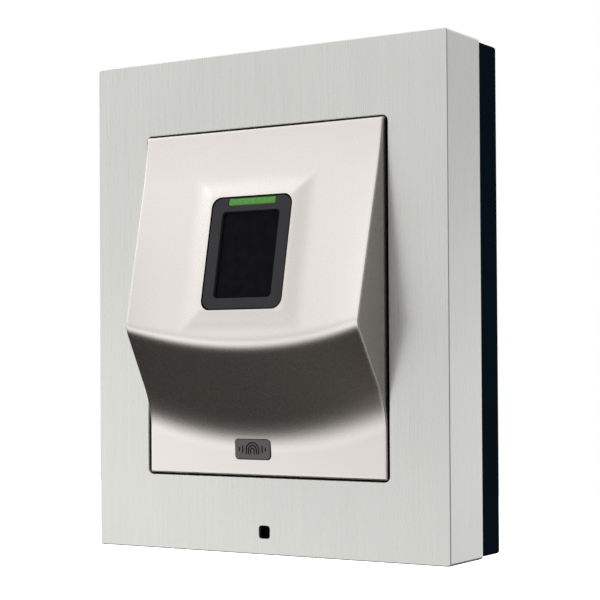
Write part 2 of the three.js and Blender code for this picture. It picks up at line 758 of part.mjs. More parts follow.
const BOARD_SOCKET_Z = -14;
const boardSocket = onBoard(SOCKET.width / 2, SOCKET.depth, SOCKET.length / 2, 0, BOARD_SOCKET_Z);
addPiece(terminal, "board_ribbon_socket", boardSocket, FINISH.whitePlastic);

const SOUNDER = { x: 20, z: -18, radius: 4.8, height: 4.5 };
const sounder = turned([
  [0, MAIN_BOARD.frontY - SOUNDER.height],
  [0.9, MAIN_BOARD.frontY - SOUNDER.height],
  [SOUNDER.radius - 0.4, MAIN_BOARD.frontY - SOUNDER.height],
  [SOUNDER.radius, MAIN_BOARD.frontY - SOUNDER.height + 0.4],
  [SOUNDER.radius, MAIN_BOARD.frontY - 0.05],
  [0, MAIN_BOARD.frontY - 0.05],
]);
const soundHole = rod(1, [MAIN_BOARD.frontY - SOUNDER.height - 1, MAIN_BOARD.frontY - 3.4], 0, 0, 12);
const sounderPiece = addPiece(terminal, "sounder", cut(sounder, soundHole), FINISH.component);
sounderPiece.position.set(SOUNDER.x, 0, SOUNDER.z);

// The flat ribbon hangs from the scanner's socket, bends back and drops into the board's socket.
function ribbonCable() {
  const start = new THREE.Vector3(0, SENSOR_BOARD.rearY + 1.6, SENSOR_SOCKET_Z - SOCKET.length / 2 - 0.3);
  start.applyMatrix4(reader.matrix);
  const end = new THREE.Vector3(0, MAIN_BOARD.frontY - 1.3, BOARD_SOCKET_Z - SOCKET.length / 2 - 0.3);
  const route = new THREE.CubicBezierCurve(
    new THREE.Vector2(start.y, start.z),
    new THREE.Vector2(start.y - 3, start.z - 16),
    new THREE.Vector2(end.y - 1, end.z - 17),
    new THREE.Vector2(end.y, end.z),
  );
  const steps = 18;
  const near = [];
  const far = [];
  for (let i = 0; i <= steps; i++) {
    const at = route.getPoint(i / steps);
    const along = route.getTangent(i / steps);
    const aside = new THREE.Vector2(-along.y, along.x).multiplyScalar(RIBBON.thickness / 2);
    near.push(at.clone().add(aside));
    far.unshift(at.clone().sub(aside));
  }
  const profile = new THREE.Shape([...near, ...far]);
  const strip = new THREE.ExtrudeGeometry(profile, { depth: RIBBON.width, bevelEnabled: false });
  // The profile's axes are Y and Z, so the strip's thickness direction turns to X.
  const toPlace = new THREE.Matrix4().makeBasis(
    new THREE.Vector3(0, 1, 0),
    new THREE.Vector3(0, 0, 1),
    new THREE.Vector3(1, 0, 0),
  );
  return strip.applyMatrix4(toPlace).translate(-RIBBON.width / 2, 0, 0);
}
addPiece(terminal, "ribbon_cable", ribbonCable(), FINISH.ribbon);

// The wires from the wall end in a plug that pushes up into a header on the back of the board.
const terminalHeader = cut(
  block(
    spread(0, TERMINAL.width / 2),
    [TERMINAL.bottomY, TERMINAL.topY],
    [TERMINAL.headerLow, TERMINAL.headerHigh],
  ),
  block(
    spread(0, TERMINAL.width / 2 - 1),
    [TERMINAL.bottomY + 1, TERMINAL.topY - 1],
    [TERMINAL.headerLow - 1, TERMINAL.headerHigh - 1.5],
  ),
);
addPiece(terminal, "terminal_header", terminalHeader, FINISH.terminal);

function terminalPlug() {
  const pitch = (TERMINAL.width - 1) / TERMINAL_WAYS;
  const middleY = (TERMINAL.bottomY + TERMINAL.topY) / 2;
  let plug = join(
    block(
      spread(0, TERMINAL.width / 2),
      [TERMINAL.bottomY, TERMINAL.topY],
      [TERMINAL.plugLow, TERMINAL.headerLow - RUNNING_GAP],
    ),
    block(
      spread(0, TERMINAL.width / 2 - 1.2),
      [TERMINAL.bottomY + 1.2, TERMINAL.topY - 1.2],
      [TERMINAL.headerLow - 1, TERMINAL.headerHigh - 2],
    ),
  );
  for (let way = 0; way < TERMINAL_WAYS; way++) {
    const x = (way - (TERMINAL_WAYS - 1) / 2) * pitch;
    const holeDepth = [TERMINAL.plugLow - 1, TERMINAL.plugLow + TERMINAL.holeDepth];
    const wireHole = block(spread(x, TERMINAL.holeX), spread(middleY, TERMINAL.holeY), holeDepth);
    const screwHole = rod(1.15, [TERMINAL.topY - 1.6, TERMINAL.topY + 1], x, TERMINAL.plugLow + 4.4, 14);
    plug = cut(plug, wireHole, screwHole);
  }
  return plug;
}
addPiece(terminal, "terminal_plug", terminalPlug(), FINISH.terminal);

// ---------------------------------------------------------------- reset and tamper switches

function serviceBoard() {
  const { width, height, frontY, rearY } = SERVICE.board;
  const outline = roundedRectangle(width, height, 0.8, 0, SERVICE.z);
  for (const side of [-1, 1]) {
    const hole = new THREE.Path();
    hole.absarc(side * SERVICE.stakeX, SERVICE.z, 1.15, 0, 2 * Math.PI);
    outline.holes.push(hole);
  }
  return slab(outline, rearY, frontY, 6);
}
addPiece(terminal, "service_board", serviceBoard(), FINISH.board);

function switchBody(x, boreRadius, boreRearY) {
  const half = SERVICE.switchSize / 2;
  return cut(
    block(spread(x, half), [SERVICE.switchFrontY, SERVICE.board.frontY - 0.05], spread(SERVICE.z, half)),
    rod(boreRadius, [SERVICE.switchFrontY - 1, boreRearY], x, SERVICE.z),
  );
}
const resetSwitch = switchBody(SERVICE.resetX, RESET.stem + RUNNING_GAP, RESET.boreRearY);
addPiece(terminal, "reset_switch", resetSwitch, FINISH.component);
const tamperSwitch = switchBody(SERVICE.tamperX, TAMPER.radius + RUNNING_GAP, TAMPER.boreRearY);
addPiece(terminal, "tamper_switch", tamperSwitch, FINISH.component);

const resetButton = turned(
  [
    [0, RESET.capFrontY],
    [RESET.cap - 0.25, RESET.capFrontY],
    [RESET.cap, RESET.capFrontY + 0.25],
    [RESET.cap, RESET.capRearY],
    [RESET.stem, RESET.capRearY],
    [RESET.stem, RESET.stemRearY],
    [0, RESET.stemRearY],
  ],
  20,
);
const resetPiece = addPiece(terminal, "reset_button", resetButton, FINISH.whitePlastic);
resetPiece.position.set(SERVICE.resetX, 0, SERVICE.z);

const tamperPlunger = turned(
  [
    [0, TAMPER.frontY],
    [TAMPER.radius * TAMPER.tipFlat, TAMPER.frontY],
    [TAMPER.radius, TAMPER.frontY + 0.6],
    [TAMPER.radius, TAMPER.rearY],
    [0, TAMPER.rearY],
  ],
  20,
);
addPiece(terminal, "tamper_plunger", tamperPlunger, FINISH.whitePlastic).position.set(
  SERVICE.tamperX,
  0,
  SERVICE.z,
);

export default terminal;
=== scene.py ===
"""The looks of a wall-mounted fingerprint scanner terminal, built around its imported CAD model.

Shapes are worked out in millimetres in the CAD frame (+Z up, front towards -Y, wall at y = 0) and
written to Blender in metres. The visible shells are rebuilt here with fine surfaces and soft edges.
"""
import json
import math

import bmesh
import bpy
from mathutils import Matrix, Vector

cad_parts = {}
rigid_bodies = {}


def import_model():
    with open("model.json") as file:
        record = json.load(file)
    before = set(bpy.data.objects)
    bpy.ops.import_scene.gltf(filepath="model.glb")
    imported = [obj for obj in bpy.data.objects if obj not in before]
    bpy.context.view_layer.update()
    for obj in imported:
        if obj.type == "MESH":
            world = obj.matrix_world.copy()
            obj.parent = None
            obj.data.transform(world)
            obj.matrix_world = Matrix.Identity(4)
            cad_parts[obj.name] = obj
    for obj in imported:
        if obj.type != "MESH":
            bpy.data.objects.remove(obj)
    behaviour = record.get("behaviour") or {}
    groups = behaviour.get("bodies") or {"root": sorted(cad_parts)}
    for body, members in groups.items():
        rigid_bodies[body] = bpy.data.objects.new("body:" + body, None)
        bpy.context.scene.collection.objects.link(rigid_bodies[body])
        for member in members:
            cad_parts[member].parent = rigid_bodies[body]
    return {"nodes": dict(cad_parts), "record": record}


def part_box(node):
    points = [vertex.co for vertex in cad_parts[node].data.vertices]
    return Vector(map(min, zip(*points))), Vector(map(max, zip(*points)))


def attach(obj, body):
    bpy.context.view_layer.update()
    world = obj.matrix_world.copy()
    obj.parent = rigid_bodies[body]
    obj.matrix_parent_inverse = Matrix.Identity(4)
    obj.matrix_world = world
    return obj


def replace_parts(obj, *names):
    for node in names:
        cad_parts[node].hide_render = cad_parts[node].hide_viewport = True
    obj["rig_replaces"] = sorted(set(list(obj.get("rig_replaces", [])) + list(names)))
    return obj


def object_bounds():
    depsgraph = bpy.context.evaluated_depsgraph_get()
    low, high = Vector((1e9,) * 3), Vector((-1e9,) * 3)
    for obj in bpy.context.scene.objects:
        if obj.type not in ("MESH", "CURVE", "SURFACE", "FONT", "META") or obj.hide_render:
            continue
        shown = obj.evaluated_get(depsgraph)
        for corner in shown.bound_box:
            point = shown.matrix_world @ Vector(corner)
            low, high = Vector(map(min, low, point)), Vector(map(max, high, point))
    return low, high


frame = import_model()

CAD_LOW, CAD_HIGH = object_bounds()
MM = 0.001

# ---------------------------------------------------------------- sizes taken over from the CAD model


def node_box(node):
    """The lowest and highest corner of a CAD node, in millimetres."""
    low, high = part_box(node)
    return low / MM, high / MM


FRAME_LOW, FRAME_HIGH = node_box("front_frame")
FRONT_Y = FRAME_LOW.y
FRAME_PLATE = 2
FRAME_WALLS = {"side": 2, "top": 2, "bottom": 3}
FRAME_CORNER = 0.8
FRAME_EDGE = 0.28
FRAME_REAR_EDGE = 0.15
FRAME_INNER_CORNER = 0.3
APERTURE = {"half_x": 36.85, "half_z": 45.3, "corner": 1.4}
PORT = {"half": 1.7, "corner": 0.8, "z": -59.2}
PLUG = {
    "half": 1.6,
    "corner": 0.7,
    "lip_front_y": -25.7,
    "edge": 0.15,
    "rim": 0.55,
    "rim_corner": 0.35,
    "dish": 0.62,
    "dish_corner": 0.3,
    "dish_depth": 0.35,
}
HOOK = {"x": 28, "half": 6, "y": (-13, -12), "low": 61}
LOCK = {"x": 30, "y": -14.5, "slot": 3.5, "recess": 6.8, "recess_high": -63}

COVER = {"width": 72.5, "height": 89.6, "wall": 2, "draft": 0.09, "rear_y": -24.1, "edge": 0.4}
HOOD = {
    "slope": 0.212,
    "slope_at_sides": 0.03,
    "underside": 0.512,
    "underside_at_sides": 0.078,
    "foot_middle": -34.4,
    "foot_rise": 6.9,
    "ridge_softness": 1.8,
    "cove_softness": 2.4,
    "cove_widening": 1.0,
}
HOOD_CELL = 0.55
HOLLOW_CELL = 1.6
HOLLOW_EDGE = 0.3
RIM_STEP = 0.05
COVER_FLANGE = {"half_x": 40, "half_z": 48.5, "corner": 2, "front_y": -25.5, "rear_y": -24.1}
POST = {"x": 30, "z": 38}
COVER_BOSS = {"radius": 2.7, "rear_y": -16.2, "bore": 1.15, "bore_front_y": -24}
FLANGE_EDGE = 0.25
OPENING_REACH = (4, -3)
SEAT_REACH = 9

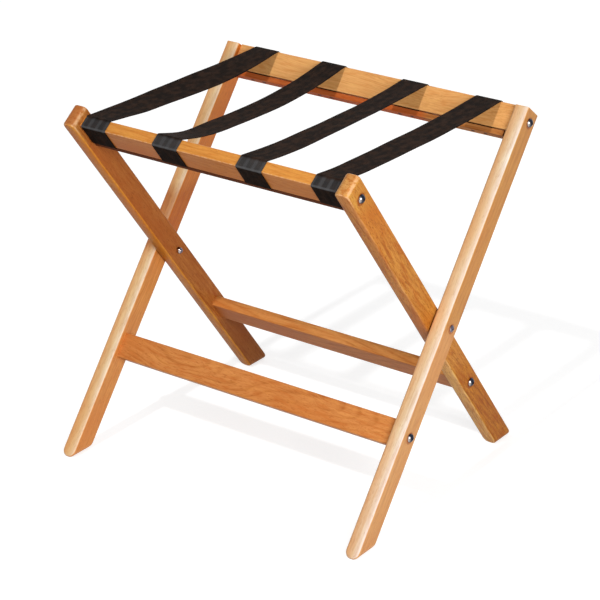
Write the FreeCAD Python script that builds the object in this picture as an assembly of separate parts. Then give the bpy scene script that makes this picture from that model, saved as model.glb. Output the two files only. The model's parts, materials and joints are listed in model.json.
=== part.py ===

**********

● Instructions for the task
Output exactly the lines running from the line containing "const tamperSwitch = switchBody(SERVICE.tamperX, TAMPER.radius" through the line containing "obj.matrix_world = Matrix.Identity(4)", and only those lines.

● Output below
const tamperSwitch = switchBody(SERVICE.tamperX, TAMPER.radius + RUNNING_GAP, TAMPER.boreRearY);
addPiece(terminal, "tamper_switch", tamperSwitch, FINISH.component);

const resetButton = turned(
  [
    [0, RESET.capFrontY],
    [RESET.cap - 0.25, RESET.capFrontY],
    [RESET.cap, RESET.capFrontY + 0.25],
    [RESET.cap, RESET.capRearY],
    [RESET.stem, RESET.capRearY],
    [RESET.stem, RESET.stemRearY],
    [0, RESET.stemRearY],
  ],
  20,
);
const resetPiece = addPiece(terminal, "reset_button", resetButton, FINISH.whitePlastic);
resetPiece.position.set(SERVICE.resetX, 0, SERVICE.z);

const tamperPlunger = turned(
  [
    [0, TAMPER.frontY],
    [TAMPER.radius * TAMPER.tipFlat, TAMPER.frontY],
    [TAMPER.radius, TAMPER.frontY + 0.6],
    [TAMPER.radius, TAMPER.rearY],
    [0, TAMPER.rearY],
  ],
  20,
);
addPiece(terminal, "tamper_plunger", tamperPlunger, FINISH.whitePlastic).position.set(
  SERVICE.tamperX,
  0,
  SERVICE.z,
);

export default terminal;
=== scene.py ===
"""The looks of a wall-mounted fingerprint scanner terminal, built around its imported CAD model.

Shapes are worked out in millimetres in the CAD frame (+Z up, front towards -Y, wall at y = 0) and
written to Blender in metres. The visible shells are rebuilt here with fine surfaces and soft edges.
"""
import json
import math

import bmesh
import bpy
from mathutils import Matrix, Vector

cad_parts = {}
rigid_bodies = {}


def import_model():
    with open("model.json") as file:
        record = json.load(file)
    before = set(bpy.data.objects)
    bpy.ops.import_scene.gltf(filepath="model.glb")
    imported = [obj for obj in bpy.data.objects if obj not in before]
    bpy.context.view_layer.update()
    for obj in imported:
        if obj.type == "MESH":
            world = obj.matrix_world.copy()
            obj.parent = None
            obj.data.transform(world)
            obj.matrix_world = Matrix.Identity(4)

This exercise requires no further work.